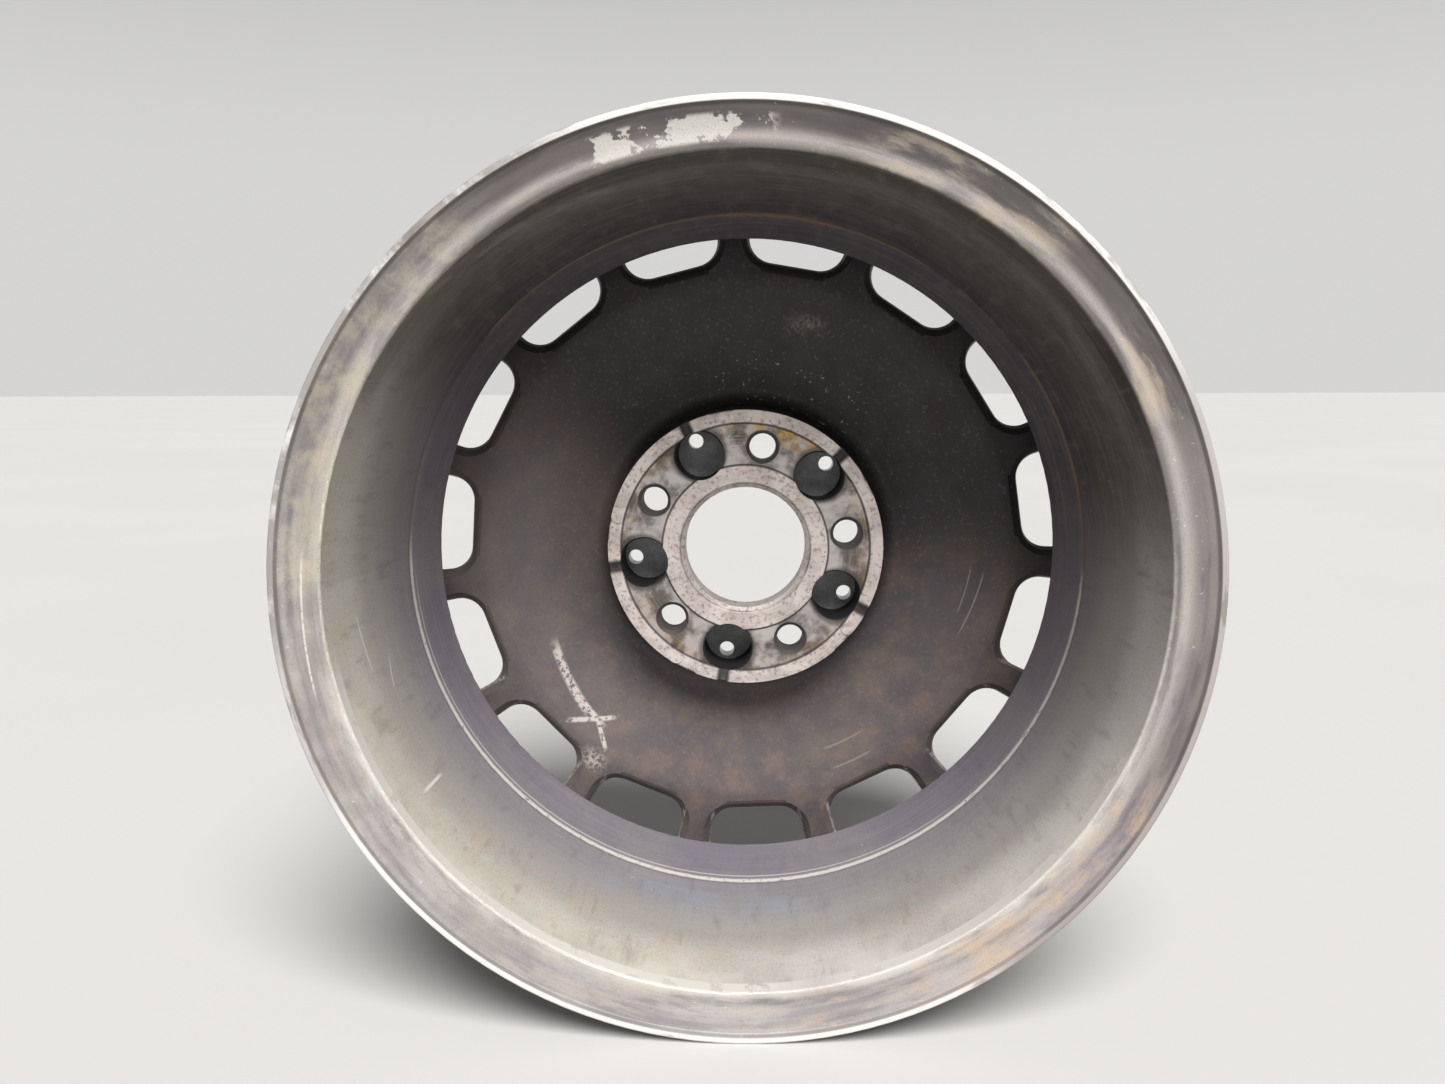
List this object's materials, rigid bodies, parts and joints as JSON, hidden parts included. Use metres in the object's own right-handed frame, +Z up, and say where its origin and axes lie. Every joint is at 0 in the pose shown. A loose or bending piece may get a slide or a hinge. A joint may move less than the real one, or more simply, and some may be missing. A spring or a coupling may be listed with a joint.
{
  "type": "forged wheel",
  "caption": "One-piece forged light-alloy road wheel with a windowed disc, recessed hub pad and a screw-in metal tyre valve.",
  "frame": {"origin": "wheel centre: on the wheel axis, midway between the two rim lips", "axes": "+Y along the wheel axis towards the vehicle (the side in view in the picture), -Y the outboard face, +Z up"},
  "size_m": [0.4149, 0.19, 0.415],
  "materials": {
    "forged_alloy": "worn dark coating over forged alloy, bare and corroded at the lands and lip",
    "plated_brass": "dull nickel plate",
    "core_brass": "bare turned",
    "valve_rubber": "matt",
    "core_seal": "smooth",
    "spring_steel": "drawn wire",
    "cap_alloy": "dull knurled"
  },
  "bodies": {
    "wheel": {"wheel_forging": "forged_alloy", "valve_stem": "plated_brass", "valve_gasket": "valve_rubber", "valve_washer": "plated_brass", "valve_nut": "plated_brass", "core_plug": "core_brass", "core_gasket": "core_seal", "core_spring": "spring_steel"},
    "core_poppet": {"core_pin": "core_brass", "core_cup": "core_brass", "core_cup_seal": "valve_rubber"},
    "cap_disc": {"cap_seal": "valve_rubber"},
    "cap": {"valve_cap": "cap_alloy"}
  },
  "joints": [
    {"name": "pin_press", "type": "slide", "parent": "wheel", "child": "core_poppet", "axis": [-0.0207, 0.9925, 0.1201], "range_m": [0, 0.0016], "stiffness_N_per_m": 900, "springref_m": -0.0012, "deforming": ["core_spring"]},
    {"name": "cap_lift", "type": "slide", "parent": "wheel", "child": "cap_disc", "axis": [0.0207, -0.9925, -0.1201], "range_m": [0, 0.00873]},
    {"name": "cap_turn", "type": "hinge", "parent": "cap_disc", "child": "cap", "pos_m": [-0.03023, -0.03441, 0.17501], "axis": [0.0207, -0.9925, -0.1201], "range_deg": [0, 3960]}
  ],
  "couplings": [
    {"joint": "cap_turn", "follows": "cap_lift", "rad_per_m": 7915.8}
  ]
}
************
What is required
Write out each line of the data that holds the string "piece".

Solution
List this object's materials, rigid bodies, parts and joints as JSON, hidden parts included. Use metres in the object's own right-handed frame, +Z up, and say where its origin and axes lie. Every joint is at 0 in the pose shown. A loose or bending piece may get a slide or a hinge. A joint may move less than the real one, or more simply, and some may be missing. A spring or a coupling may be listed with a joint.
  "caption": "One-piece forged light-alloy road wheel with a windowed disc, recessed hub pad and a screw-in metal tyre valve.",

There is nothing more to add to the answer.